While there may be a range of viewpoints on the quantity and form of density that is suitable or desirable on the North Shore, it is essential that the conversation turn to the adoption of sound planning principles to evaluate (objectively), direct (geographically), limit (based on constraints), shape and mitigate (form, use and connections), and absorb (with the intent of generating benefits, including better transit, new shops and services and improved community amenities and parks). As planners, we are obliged to look out for the broader public interest, while acknowledging the constraints of the neighbourhood, infrastructure networks and all stakeholders. Positive outcomes are only possible when the scale and design of development respects the constraints of infrastructure, amenities and the environment.

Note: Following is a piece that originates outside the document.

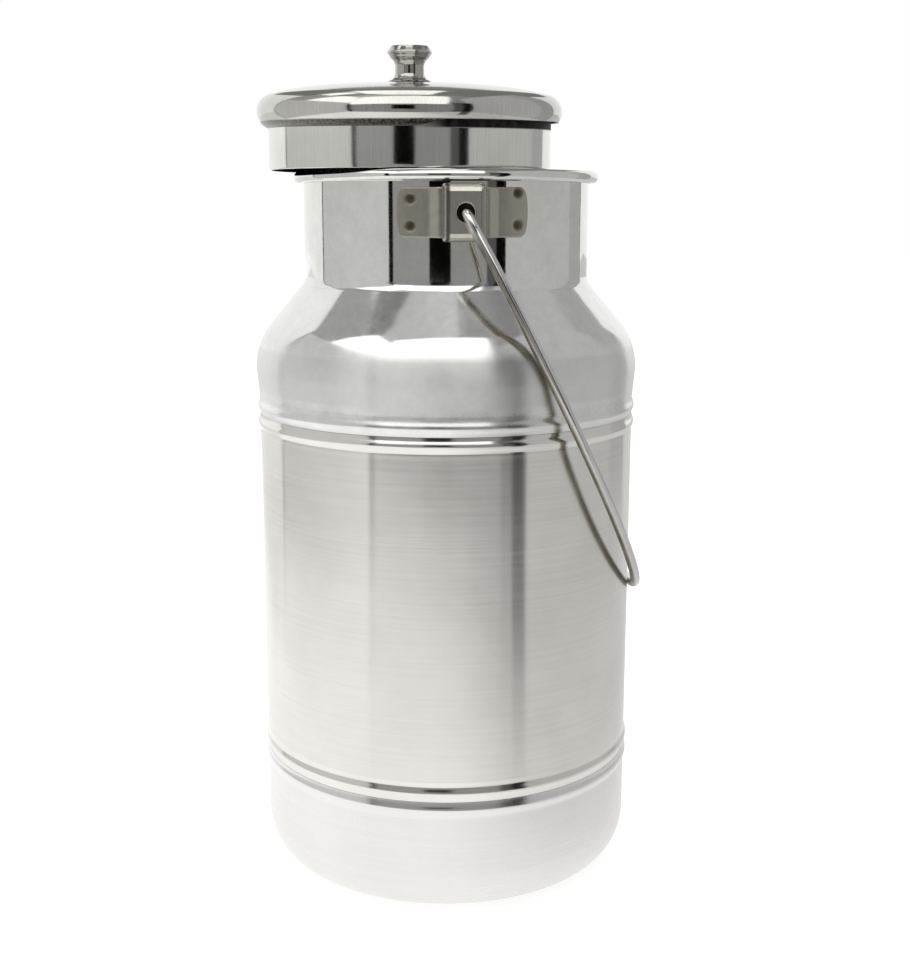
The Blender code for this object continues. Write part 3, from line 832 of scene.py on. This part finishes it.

As a planner and academic, I have long seen the potential for major development to occur across the North Shore. Over the past seven years, I made numerous attempts to push our leaders towards investment in a cost-effective hybrid form of surface and elevated light rail transit (LRT) between the North Shore and the rapid transit network in Vancouver and Burnaby. The urgency of my pleas was in relation to severe traffic congestion generated by current demand, but I also outlined a scenario that would see 20 per cent of future regional growth occurring in the vicinity of this corridor (including First Nations). The recent announcement of several major development schemes on the North Shore, along with the ongoing build out of Brentwood and Metrotown, and the potential development associated with Bill 47, will undoubtedly mean that this process is unfolding at an accelerating rate.
Without rail transit in place, development will generate much higher vehicle trips on an already-congested network, and additional parking will be required. Furthermore, the design of dense, new developments must be oriented to the alignment of rapid transit. In the case of the 3,400-unit redevelopment at Capilano Mall, current designs assume rapid transit will follow congested Marine Drive, a route that is likely not viable for rail transit. Route and technology selection must be finalized before irreversible design mistakes are made, efficiencies are lost, and costs increase.
While this may be a cause for alarm, there is much that we can do right now to evaluate, direct, shape and mitigate. Most importantly, I implore our leaders (all levels of government) to see the magnitude of what is going on and to prioritize the North Shore for the next regional rail rapid transit project. With the pending completion of the Surrey-Langley and Broadway (to Arbutus) SkyTrain projects by the end of this decade, we must ensure that the North Shore line is ready for construction in 2030. This gives us five years to deal with planning the exact route and station locations, engineering constraints and the phasing of a new bridge next to Ironworkers.
Priority has been given to the extension of the Broadway subway to UBC at a likely cost of nearly $10 billion (based on recent subway costs in Toronto and Montreal), despite less than two per cent of future regional growth taking place there. Meanwhile, the North Shore has been offered a modest upgrade of bus services that is not even comparable to legitimate bus rapid transit systems in Ottawa or Winnipeg. At a fraction of the cost per kilometre versus subways, advanced LRT would run in a dedicated lane at surface (with signal priority), to minimize costs, but will include elevated sections where necessary (Park Royal to Capilano, east of Lonsdale to the PNE, south of Brentwood to BCIT), thus offering a competitive travel time versus the car at a fraction of the cost of SkyTrain. LRT also facilitates a more European style of density based on low and midrise buildings, with fewer towers, and high-quality pedestrian environments leading away from stations. Think Olympic Village rather than Metrotown, where towers proliferated around a mall and the elevated guideway of SkyTrain.
We are on the cusp of a massive wave of high-density development across the lowlands of the North Shore. There are potential benefits, but we are not ready! The development of rail rapid transit must be underway before our Councils unleash the effects on our inadequate infrastructure.
Dr. Stephan Nieweler is an independent planning and transportation researcher and consultant, based on the North Shore. He is an expert in rapid transit planning, transit-oriented development and downtown revitalization, having worked in Toronto, Ottawa, London U.K., Mumbai, and at TransLink in Vancouver prior to the recent completion of his doctorate.